それだけに、実際の帝国の誕生を考察するには、ケルゼンの理念はあまりにもユートピア的なものとなってしまう。この国際組織はどのように構成され、編成されるべきについては、ケルゼンは回答をもたないからだ。そして国連が設立されてからというもの、国民国家の主権を基礎としながら、それに基礎を与えるという逆説的な役割のために、さまざまな妥協が(ときには愚行が)繰り返されてきたことは周知のことだ。「ごく倒錯した理論と現実的な帰結」と著者は書き記している。

そもそもこのプロセスを理解するための適切な概念が提示されていないことが問題なのだ。超国家的な基礎をもつ国連を考察するために使われているのは、国民国家の設立の際に利用された二つの概念枠組み−ホッブス的な理論とロック的な理論である。ホッブスの理論では、国民国家は契約のもとで主権を放棄することで、国際組織に加盟すると考える。国家を超越した「地上の神」である超国家組織だけが、世界の無秩序を解決できると考えるわけだ。

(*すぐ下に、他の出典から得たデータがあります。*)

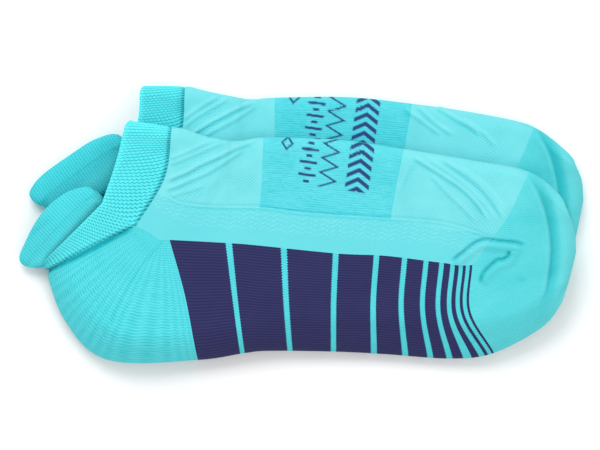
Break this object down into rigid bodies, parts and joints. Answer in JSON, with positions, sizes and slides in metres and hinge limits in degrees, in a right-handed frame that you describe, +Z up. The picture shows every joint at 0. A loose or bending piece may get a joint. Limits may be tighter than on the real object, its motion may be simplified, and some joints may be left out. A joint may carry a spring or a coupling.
{
  "type": "pair of low-cut running socks",
  "caption": "Pair of low-cut running socks with heel tabs and banded navy soles, lying on their sides, the top sock draped partly over the bottom one.",
  "frame": {"origin": "centre of the pair's bounding box in X and Y, on the surface it lies on", "axes": "+X from heel to toe, +Y from the sole to the instep, +Z up out of the surface the socks lie on"},
  "size_m": [0.249, 0.1224, 0.0263],
  "materials": {
    "cuff_rib": "matt rib knit",
    "open_mesh": "matt open mesh knit",
    "arch_rib": "matt elastic rib knit",
    "wavy_vent": "matt wavy tuck knit",
    "heel_terry": "matt terry knit",
    "toe_terry": "matt terry knit",
    "linked_seam": "matt linked seam",
    "tab_plush": "matt plush knit",
    "navy_terry": "matt navy terry knit"
  },
  "bodies": {
    "bottom_sock": {"bottom_ankle_mesh": "open_mesh", "bottom_arch_band": "arch_rib", "bottom_cuff": "cuff_rib", "bottom_forefoot_mesh": "open_mesh", "bottom_heel_back": "heel_terry", "bottom_heel_base": "heel_terry", "bottom_heel_tab_root": "tab_plush", "bottom_side_vent_lower": "wavy_vent", "bottom_side_vent_upper": "wavy_vent", "bottom_sole_ground": "heel_terry", "bottom_sole_navy_01": "navy_terry", "bottom_sole_navy_02": "navy_terry", "bottom_sole_navy_03": "navy_terry", "bottom_sole_navy_04": "navy_terry", "bottom_sole_navy_05": "navy_terry", "bottom_sole_navy_06": "navy_terry", "bottom_sole_navy_07": "navy_terry", "bottom_sole_navy_08": "navy_terry", "bottom_sole_navy_09": "navy_terry", "bottom_sole_navy_10": "navy_terry", "bottom_sole_navy_11": "navy_terry", "bottom_toe_base": "toe_terry", "bottom_toe_seam": "linked_seam", "bottom_toe_top": "toe_terry"},
    "bottom_tab": {"bottom_heel_tab": "tab_plush"},
    "top_sock": {"top_ankle_mesh": "open_mesh", "top_arch_band": "arch_rib", "top_cuff": "cuff_rib", "top_forefoot_mesh": "open_mesh", "top_heel_back": "heel_terry", "top_heel_base": "heel_terry", "top_heel_tab_root": "tab_plush", "top_side_vent_lower": "wavy_vent", "top_side_vent_upper": "wavy_vent", "top_sole_ground": "heel_terry", "top_sole_navy_01": "navy_terry", "top_sole_navy_02": "navy_terry", "top_sole_navy_03": "navy_terry", "top_sole_navy_04": "navy_terry", "top_sole_navy_05": "navy_terry", "top_sole_navy_06": "navy_terry", "top_sole_navy_07": "navy_terry", "top_sole_navy_08": "navy_terry", "top_sole_navy_09": "navy_terry", "top_sole_navy_10": "navy_terry", "top_sole_navy_11": "navy_terry", "top_toe_base": "toe_terry", "top_toe_seam": "linked_seam", "top_toe_top": "toe_terry"},
    "top_tab": {"top_heel_tab": "tab_plush"}
  },
  "joints": [
    {"name": "top_sock_lift", "type": "slide", "parent": "bottom_sock", "child": "top_sock", "axis": [0, 0, 1], "range_m": [0, 0.12]},
    {"name": "top_tab_fold", "type": "hinge", "parent": "top_sock", "child": "top_tab", "pos_m": [-0.08992, 0.00968, 0.0208], "axis": [0.7139, 0.6965, 0.0724], "range_deg": [0, 90]},
    {"name": "bottom_tab_fold", "type": "hinge", "parent": "bottom_sock", "child": "bottom_tab", "pos_m": [-0.08076, 0.03367, 0.0087], "axis": [0.8239, 0.5667, 0], "range_deg": [0, 80]}
  ]
}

ロック的な理論でも同じく契約によって主権が国際組織に譲渡される。しかし主権を譲渡した時点で、この国際組織を構成する国々のネットワークが生まれ、これが「地球的な市民社会」を構成し、国際組織を支えていくことになる。どちらも国民国家の成立の際の契約のモデルで国連を考察するものであり、新しい事態をうまく捉えられないと著者は指摘する。ぼくたちが現在目にしているプロセスは、まったく新奇な性格のものであり、国際組織についてのパラダイムシフトが起きていることが理解されていないのである。それではこの現実はどのような性格のものだろうか。